If the taxpayer disagrees with the assessment, they have 40 days in which to submit a ‘true and full return’, or the relevant material, and request Sars to issue a reduced or additional assessment. A senior Sars official may extend this period.
Before blindly accepting the pre-populated return …
Be aware that the third party data may be incomplete or incorrect.
It will also not include offshore income, a capital gain/loss, information to be submitted on the sale of a primary residence under the primary residence threshold, rental income, or donations made.
If this information must be provided, the taxpayer should select the ‘edit’ function.
Avoid the ‘estimated assessment’
Heydenrych says it is preferable to select the ‘accept’ or ‘edit’ functions (and provide the additional information) as this will result in an original assessment that is subject to the normal objection and appeal process under the TAA.
If the taxpayer does nothing, the ‘estimated assessment’ will be issued – and the taxpayer’s right to object and appeal against an estimated assessment has been limited by the TAA.
Remain prepared for a tax audit
Heydenrych warns that Sars may still carry out a tax audit. Where the taxpayer has failed to disclose any additional income, the three-year subscription period will most probably not apply. Further, interest and penalties will be levied.

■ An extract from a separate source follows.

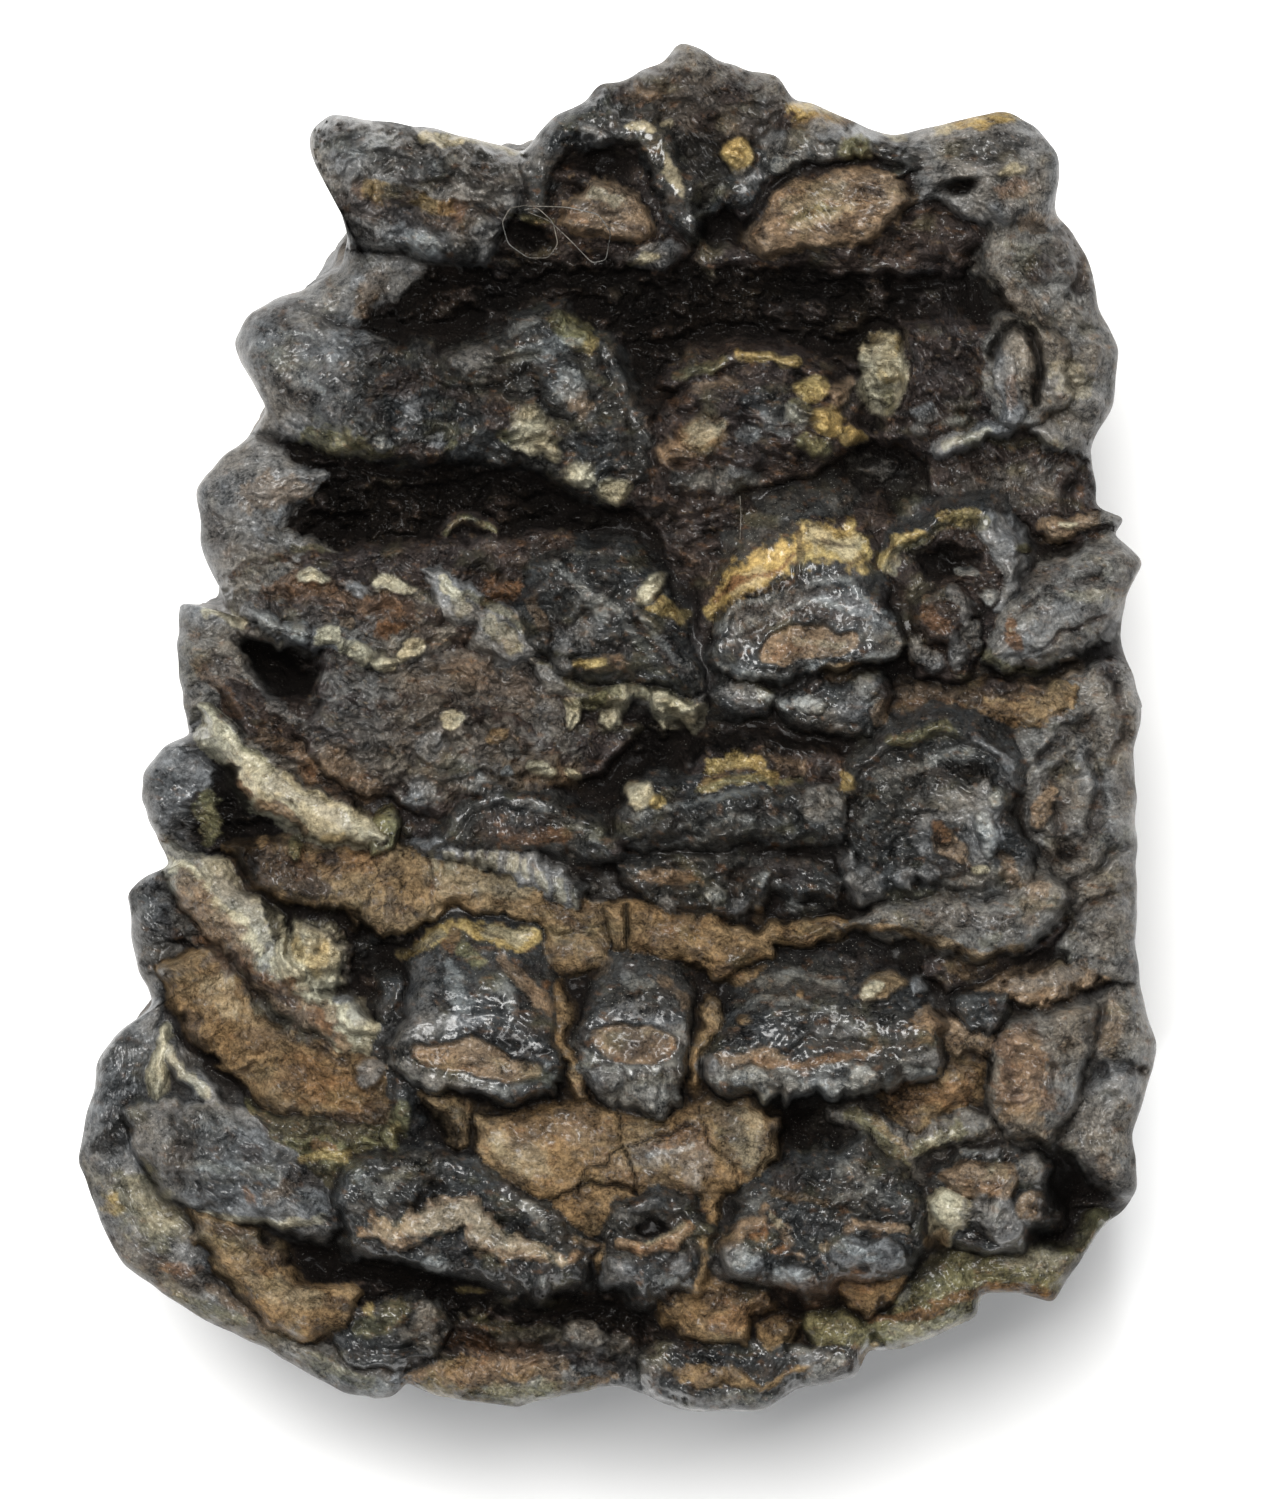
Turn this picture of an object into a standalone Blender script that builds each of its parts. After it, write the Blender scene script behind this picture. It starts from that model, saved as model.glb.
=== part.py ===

If a taxpayer accepts an incorrect auto-assessment, how can they correct it?
If an assessment has been ‘accepted’ and an ITA 34 issued, Heydenrych says the taxpayer can check to see if the ‘make a correction’ option is still available and, if it is, can then submit a revised assessment.
If the ‘correction’ option isn’t available, he says the taxpayer can:
- Make use of the Voluntary Disclosure Programme (VDP) if taxes were underpaid. Understatement, late payment and underestimation penalties can be avoided but interest will remain payable.
- Request a reduced assessment within three years from the date of assessment in terms of Section 93 of the TAA if taxes were overpaid.
If a taxpayer with other income receives notice of an auto-assessment
The taxpayer must select ‘edit’ and include the additional information.
Sars’s website deals with this as follows:
- Question: I didn’t receive an auto-assessment SMS but see my return is available on eFiling, or should I wait for September 1?
- Answer: You may file now, no need to wait for September 1.
The author notes that if the taxpayer owes Sars money, they have the right to only submit the tax return/complete the auto-assessment process on or before November 16, 2020.
Impact on the accounting and tax profession
Heydenrych is of the view that: “The tax practitioner and the accounting profession as a whole will need to become more involved in providing assurance that the data as communicated by third parties to Sars is complete and accurate.
“If the data provided by third parties is incorrect, then the taxpayer will experience significant difficulties in editing auto assessments and objecting against incorrect assessments. I believe that increased focus should be given to the integrity of third party data submissions by the accounting and tax profession than is currently the case.
“The increased reliance on technology will pave the way for auto assessments for certain indirect taxes such as value-added tax (Vat) and securities transfer tax.
“Automated verification of input tax and real-time payment of output tax will in my view replace ‘batch reporting’ of Vat obligations.”
He says the VAT 201 form “as we know it” will, in his view, be replaced by:
- Real-time automated Vat payments on supplies made, and
- Real-time automated Vat refunds on purchases made by vendors as supported by electronically verified tax invoices.
He adds: “The current auto-assessments of individuals will also pave the way for automated auditing of company income tax liabilities. The compulsory submission of annual financial statements in iXBRL format to the Companies and Intellectual Property Commission may easily be used as [a] basis to query differences in ITR 14 submissions made by companies.”
This new process should make it much easier for salary earners to file their tax returns. It should also ease the workflow and compliance checking at Sars, enabling it to concentrate on the larger income earners.